Payment Data Must Stay in Nigeria

The new circular also introduces a major data localisation requirement.

The CBN says payment transaction data generated in Nigeria must remain stored and managed within the country. The regulator also expects affected institutions to comply with Nigerian data protection laws and regulations.

Payment operators must fully comply with the data localisation rule by January 1, 2027.

This requirement could reshape how fintechs, banks and payment processors manage cloud infrastructure. Companies that store or process data outside Nigeria may need to review their technology systems, vendor contracts and compliance models.

It could also push more investment into local data centres and domestic technology infrastructure.

CBN Moves Against Market Concentration

The CBN also wants to reduce concentration risk in card issuing and merchant acquiring.

Under the new rules, any licensed financial institution with more than 25% of the card-issuing market over a rolling 12-month period cannot hold more than 15% of the merchant-acquiring market during the same period.

The rule also works in reverse. Institutions with more than 25% of the merchant-acquiring market cannot hold more than 15% of the card-issuing market.

This is one of the most important parts of the circular.

The CBN wants to stop a few dominant players from controlling too many layers of the payment value chain. In simple terms, the regulator does not want the same company to dominate both card issuing and merchant acquiring at the same time.

Monthly Market Share Returns Now Required

The CBN also directed affected institutions to submit monthly market share returns using prescribed reporting templates.

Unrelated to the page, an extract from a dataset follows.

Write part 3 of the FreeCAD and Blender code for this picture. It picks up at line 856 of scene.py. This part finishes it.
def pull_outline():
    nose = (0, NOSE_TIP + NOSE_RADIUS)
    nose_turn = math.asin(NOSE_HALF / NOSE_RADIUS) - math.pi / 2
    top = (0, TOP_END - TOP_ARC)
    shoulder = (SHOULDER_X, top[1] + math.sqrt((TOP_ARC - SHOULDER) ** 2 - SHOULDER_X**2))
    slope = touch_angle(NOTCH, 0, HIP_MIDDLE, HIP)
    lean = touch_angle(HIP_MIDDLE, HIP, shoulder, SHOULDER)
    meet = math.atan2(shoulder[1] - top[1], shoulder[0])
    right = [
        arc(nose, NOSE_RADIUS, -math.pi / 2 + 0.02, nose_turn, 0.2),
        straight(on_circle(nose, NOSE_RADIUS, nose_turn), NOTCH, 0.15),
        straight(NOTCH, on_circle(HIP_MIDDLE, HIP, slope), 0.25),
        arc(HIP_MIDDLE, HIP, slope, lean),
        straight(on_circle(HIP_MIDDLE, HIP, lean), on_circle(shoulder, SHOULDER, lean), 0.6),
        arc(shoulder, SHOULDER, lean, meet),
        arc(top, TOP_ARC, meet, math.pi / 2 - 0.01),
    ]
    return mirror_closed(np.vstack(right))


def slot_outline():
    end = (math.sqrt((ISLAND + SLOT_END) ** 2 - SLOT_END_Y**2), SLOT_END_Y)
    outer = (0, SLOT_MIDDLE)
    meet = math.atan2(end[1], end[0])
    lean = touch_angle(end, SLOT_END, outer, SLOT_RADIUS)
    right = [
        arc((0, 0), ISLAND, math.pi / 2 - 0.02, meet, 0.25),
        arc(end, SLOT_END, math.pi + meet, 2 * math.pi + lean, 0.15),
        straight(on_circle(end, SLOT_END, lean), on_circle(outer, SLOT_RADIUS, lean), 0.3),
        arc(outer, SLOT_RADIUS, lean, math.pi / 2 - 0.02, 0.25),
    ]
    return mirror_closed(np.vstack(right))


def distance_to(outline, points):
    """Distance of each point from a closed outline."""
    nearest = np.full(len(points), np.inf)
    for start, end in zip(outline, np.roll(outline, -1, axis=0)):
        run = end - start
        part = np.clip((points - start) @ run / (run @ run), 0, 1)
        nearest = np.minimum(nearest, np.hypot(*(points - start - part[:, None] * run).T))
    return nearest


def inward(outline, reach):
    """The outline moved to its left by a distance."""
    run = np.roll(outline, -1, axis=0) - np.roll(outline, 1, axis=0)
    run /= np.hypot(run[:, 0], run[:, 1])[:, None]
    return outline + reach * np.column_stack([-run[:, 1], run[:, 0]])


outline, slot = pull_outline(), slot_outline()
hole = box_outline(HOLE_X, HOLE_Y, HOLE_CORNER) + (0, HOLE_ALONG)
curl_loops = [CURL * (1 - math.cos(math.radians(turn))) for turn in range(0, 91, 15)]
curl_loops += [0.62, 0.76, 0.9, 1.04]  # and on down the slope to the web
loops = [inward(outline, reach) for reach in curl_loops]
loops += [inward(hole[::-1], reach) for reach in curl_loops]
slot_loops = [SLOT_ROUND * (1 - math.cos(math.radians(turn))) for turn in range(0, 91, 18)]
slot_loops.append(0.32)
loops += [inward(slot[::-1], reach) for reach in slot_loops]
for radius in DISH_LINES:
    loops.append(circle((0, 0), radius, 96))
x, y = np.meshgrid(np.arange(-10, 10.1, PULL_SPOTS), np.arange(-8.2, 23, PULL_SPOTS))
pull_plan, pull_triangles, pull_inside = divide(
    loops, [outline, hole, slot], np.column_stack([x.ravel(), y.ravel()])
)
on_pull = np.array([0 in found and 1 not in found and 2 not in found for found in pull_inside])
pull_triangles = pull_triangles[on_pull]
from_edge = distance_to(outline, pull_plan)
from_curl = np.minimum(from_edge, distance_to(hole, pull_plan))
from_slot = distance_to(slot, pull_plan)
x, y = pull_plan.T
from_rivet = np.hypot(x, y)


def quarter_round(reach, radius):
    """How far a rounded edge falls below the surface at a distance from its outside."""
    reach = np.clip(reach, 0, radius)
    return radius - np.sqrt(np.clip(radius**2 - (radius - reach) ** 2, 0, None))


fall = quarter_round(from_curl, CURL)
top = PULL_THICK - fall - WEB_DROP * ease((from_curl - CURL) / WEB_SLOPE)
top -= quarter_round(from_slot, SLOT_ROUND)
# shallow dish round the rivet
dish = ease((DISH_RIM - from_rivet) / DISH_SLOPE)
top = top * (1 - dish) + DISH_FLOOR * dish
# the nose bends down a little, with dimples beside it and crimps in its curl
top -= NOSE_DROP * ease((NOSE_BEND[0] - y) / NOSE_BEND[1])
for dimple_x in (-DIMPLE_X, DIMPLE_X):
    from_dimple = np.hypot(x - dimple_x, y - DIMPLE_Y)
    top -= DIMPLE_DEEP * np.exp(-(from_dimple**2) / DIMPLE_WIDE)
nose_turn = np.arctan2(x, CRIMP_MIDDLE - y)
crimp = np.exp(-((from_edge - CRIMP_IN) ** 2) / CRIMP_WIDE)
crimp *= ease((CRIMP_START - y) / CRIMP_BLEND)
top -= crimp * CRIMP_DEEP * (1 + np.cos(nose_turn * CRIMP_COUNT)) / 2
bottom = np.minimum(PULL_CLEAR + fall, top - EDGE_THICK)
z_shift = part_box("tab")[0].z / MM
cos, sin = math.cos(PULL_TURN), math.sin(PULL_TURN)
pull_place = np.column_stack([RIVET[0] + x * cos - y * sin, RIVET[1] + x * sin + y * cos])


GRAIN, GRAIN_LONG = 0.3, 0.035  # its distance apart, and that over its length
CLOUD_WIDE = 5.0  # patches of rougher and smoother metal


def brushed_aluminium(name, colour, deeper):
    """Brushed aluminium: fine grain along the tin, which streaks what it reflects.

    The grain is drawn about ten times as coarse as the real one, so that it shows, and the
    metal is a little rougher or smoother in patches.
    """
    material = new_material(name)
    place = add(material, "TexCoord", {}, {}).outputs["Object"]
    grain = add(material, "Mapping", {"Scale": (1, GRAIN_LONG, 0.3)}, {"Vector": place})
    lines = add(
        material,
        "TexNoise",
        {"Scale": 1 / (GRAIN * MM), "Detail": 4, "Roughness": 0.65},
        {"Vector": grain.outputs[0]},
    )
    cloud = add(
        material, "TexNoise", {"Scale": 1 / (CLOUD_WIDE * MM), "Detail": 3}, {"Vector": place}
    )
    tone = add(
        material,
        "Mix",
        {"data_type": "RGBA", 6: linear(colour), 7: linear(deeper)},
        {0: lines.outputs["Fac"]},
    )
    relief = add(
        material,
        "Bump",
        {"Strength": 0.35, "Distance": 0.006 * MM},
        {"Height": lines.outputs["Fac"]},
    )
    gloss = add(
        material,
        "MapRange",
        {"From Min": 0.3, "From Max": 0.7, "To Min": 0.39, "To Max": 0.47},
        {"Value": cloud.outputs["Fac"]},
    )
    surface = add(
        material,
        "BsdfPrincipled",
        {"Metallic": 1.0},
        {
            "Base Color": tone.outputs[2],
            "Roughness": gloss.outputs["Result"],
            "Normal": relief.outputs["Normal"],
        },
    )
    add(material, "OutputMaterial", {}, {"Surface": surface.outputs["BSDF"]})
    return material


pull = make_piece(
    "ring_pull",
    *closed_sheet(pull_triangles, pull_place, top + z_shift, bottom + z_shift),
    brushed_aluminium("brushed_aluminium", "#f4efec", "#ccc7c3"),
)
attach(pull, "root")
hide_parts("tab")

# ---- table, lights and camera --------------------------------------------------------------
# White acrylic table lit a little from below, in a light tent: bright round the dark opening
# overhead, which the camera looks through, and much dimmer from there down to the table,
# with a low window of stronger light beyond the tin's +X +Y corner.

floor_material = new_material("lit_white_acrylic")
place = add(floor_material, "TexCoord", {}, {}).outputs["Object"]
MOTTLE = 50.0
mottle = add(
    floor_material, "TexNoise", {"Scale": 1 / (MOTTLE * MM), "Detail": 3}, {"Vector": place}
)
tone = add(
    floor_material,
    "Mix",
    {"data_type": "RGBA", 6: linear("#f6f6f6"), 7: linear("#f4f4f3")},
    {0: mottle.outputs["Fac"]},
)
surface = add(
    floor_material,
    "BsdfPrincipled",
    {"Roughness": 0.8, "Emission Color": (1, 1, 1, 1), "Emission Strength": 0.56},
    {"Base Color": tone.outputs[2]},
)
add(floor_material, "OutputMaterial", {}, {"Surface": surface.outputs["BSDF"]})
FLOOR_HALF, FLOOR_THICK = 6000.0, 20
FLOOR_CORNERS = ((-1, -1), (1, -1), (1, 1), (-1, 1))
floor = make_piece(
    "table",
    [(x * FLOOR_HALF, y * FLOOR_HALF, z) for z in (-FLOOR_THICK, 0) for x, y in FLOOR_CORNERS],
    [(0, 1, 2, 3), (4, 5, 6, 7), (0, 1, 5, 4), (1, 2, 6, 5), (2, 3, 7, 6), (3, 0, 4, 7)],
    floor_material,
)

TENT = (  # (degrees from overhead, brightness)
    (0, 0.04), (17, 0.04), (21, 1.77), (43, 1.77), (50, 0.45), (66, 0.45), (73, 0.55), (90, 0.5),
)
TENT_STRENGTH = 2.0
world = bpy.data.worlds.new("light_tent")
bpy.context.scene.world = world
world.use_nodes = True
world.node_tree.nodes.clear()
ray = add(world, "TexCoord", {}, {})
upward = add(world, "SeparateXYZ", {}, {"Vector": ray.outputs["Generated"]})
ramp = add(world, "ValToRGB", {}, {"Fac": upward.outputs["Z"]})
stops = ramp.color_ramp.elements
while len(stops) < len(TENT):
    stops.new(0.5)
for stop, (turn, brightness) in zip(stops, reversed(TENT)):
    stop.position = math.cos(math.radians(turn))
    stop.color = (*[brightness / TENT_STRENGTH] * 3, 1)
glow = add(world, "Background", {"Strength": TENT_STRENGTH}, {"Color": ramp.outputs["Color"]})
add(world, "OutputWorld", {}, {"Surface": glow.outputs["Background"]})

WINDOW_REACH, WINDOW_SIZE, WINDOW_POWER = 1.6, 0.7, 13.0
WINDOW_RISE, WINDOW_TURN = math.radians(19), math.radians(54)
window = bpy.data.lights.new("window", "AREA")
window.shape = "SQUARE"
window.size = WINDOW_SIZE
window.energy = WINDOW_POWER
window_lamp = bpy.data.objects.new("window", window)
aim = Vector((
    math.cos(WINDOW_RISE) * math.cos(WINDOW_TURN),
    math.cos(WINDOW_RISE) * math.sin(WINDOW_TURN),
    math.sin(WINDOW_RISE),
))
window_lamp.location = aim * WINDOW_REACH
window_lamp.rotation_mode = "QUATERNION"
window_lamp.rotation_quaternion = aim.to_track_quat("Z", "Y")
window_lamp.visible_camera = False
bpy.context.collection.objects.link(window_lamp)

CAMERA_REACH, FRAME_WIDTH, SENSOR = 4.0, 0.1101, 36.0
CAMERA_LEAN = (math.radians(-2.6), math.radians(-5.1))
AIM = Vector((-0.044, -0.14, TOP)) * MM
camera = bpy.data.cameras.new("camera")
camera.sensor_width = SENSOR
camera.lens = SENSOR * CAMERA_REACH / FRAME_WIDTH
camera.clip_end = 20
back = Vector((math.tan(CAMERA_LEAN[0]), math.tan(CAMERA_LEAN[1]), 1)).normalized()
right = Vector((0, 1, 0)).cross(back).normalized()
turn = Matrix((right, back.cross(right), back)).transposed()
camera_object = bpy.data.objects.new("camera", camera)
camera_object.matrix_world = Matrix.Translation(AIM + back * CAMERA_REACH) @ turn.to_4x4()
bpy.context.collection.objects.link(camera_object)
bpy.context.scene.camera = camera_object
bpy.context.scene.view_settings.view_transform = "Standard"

The regulator expects full compliance with this reporting requirement by December 31, 2026.

This will give the CBN better market visibility. It will also help the regulator track dominance, detect concentration early and intervene before a major operator becomes too systemically important.

What This Means for Banks and Fintechs

Banks and fintechs now face a heavier compliance burden.

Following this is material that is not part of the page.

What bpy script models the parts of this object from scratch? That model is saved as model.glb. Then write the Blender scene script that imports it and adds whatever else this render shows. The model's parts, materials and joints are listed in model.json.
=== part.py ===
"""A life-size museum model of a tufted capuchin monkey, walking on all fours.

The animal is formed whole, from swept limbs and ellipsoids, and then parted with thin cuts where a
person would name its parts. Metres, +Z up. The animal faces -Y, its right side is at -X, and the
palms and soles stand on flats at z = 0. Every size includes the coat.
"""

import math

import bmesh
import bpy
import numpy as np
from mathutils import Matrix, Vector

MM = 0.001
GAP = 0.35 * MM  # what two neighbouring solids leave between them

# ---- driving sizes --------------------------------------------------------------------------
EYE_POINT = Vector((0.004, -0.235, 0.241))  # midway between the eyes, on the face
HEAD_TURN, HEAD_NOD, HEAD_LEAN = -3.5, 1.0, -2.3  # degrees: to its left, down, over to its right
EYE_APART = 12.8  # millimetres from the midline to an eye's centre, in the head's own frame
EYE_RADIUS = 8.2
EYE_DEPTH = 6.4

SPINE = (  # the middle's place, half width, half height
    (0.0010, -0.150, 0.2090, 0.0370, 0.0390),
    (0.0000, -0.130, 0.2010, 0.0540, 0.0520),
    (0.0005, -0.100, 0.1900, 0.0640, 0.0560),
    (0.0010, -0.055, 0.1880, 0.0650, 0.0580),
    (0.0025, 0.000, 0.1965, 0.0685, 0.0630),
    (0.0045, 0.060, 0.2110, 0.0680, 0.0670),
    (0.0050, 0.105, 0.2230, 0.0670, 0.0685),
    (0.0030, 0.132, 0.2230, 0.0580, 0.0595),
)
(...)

They must review their ownership records, payment data architecture, market share position and reporting systems. Firms with strong compliance teams may adjust quickly. Smaller operators may need more investment in legal, risk, technology and governance functions.

The data localisation rule may create the biggest operational challenge. Payment companies must confirm where transaction data sits, who manages it and whether their cloud providers meet Nigeria’s regulatory expectations.

Market leaders may also need to review their business models if they hold strong positions across card issuing and merchant acquiring.

Expert View

The CBN’s new rules show that Nigeria’s payments industry has entered a more mature phase.

The regulator no longer sees digital payments as only an innovation story. It now sees the sector as critical financial infrastructure.

That shift makes sense. Payment companies handle sensitive data, process huge transaction volumes and connect banks, merchants and consumers. If one dominant operator fails, the impact can spread across the economy.

The new framework may raise costs for operators in the short term. But it could also improve trust, competition and investor confidence over time.

The biggest challenge will come from implementation. The CBN must enforce the rules without slowing innovation or pushing smaller fintechs out of the market.

Final Take

The CBN’s new payment rules send a clear message to Nigeria’s financial technology sector.

Growth is no longer enough. Payment operators must now prove that they can grow with transparency, resilience and stronger governance.

For consumers, the rules could support safer digital transactions. For fintechs and banks, they create a new compliance test.

For the wider economy, the circular marks a deeper regulatory push into one of Nigeria’s most important digital sectors.

FAQs

What did the CBN announce?

The CBN announced new rules covering market structure, data localisation, beneficial ownership disclosure and systemic oversight in Nigeria’s payments system.

Who must comply with the new payment rules?

Banks, microfinance banks, mobile money operators, switching companies, payment terminal service providers, payment solution service providers, super agents and other licensed payment operators must comply.

What is the data localisation deadline?

Affected institutions must comply with the payment data localisation rule by January 1, 2027.

What is the new market share rule?

A licensed institution with more than 25% of the card-issuing market cannot hold more than 15% of the merchant-acquiring market during the same rolling 12-month period.

Why did the CBN introduce the rules?

The CBN introduced the rules to reduce concentration risk, improve transparency, protect payment data and strengthen oversight of Nigeria’s digital payments ecosystem.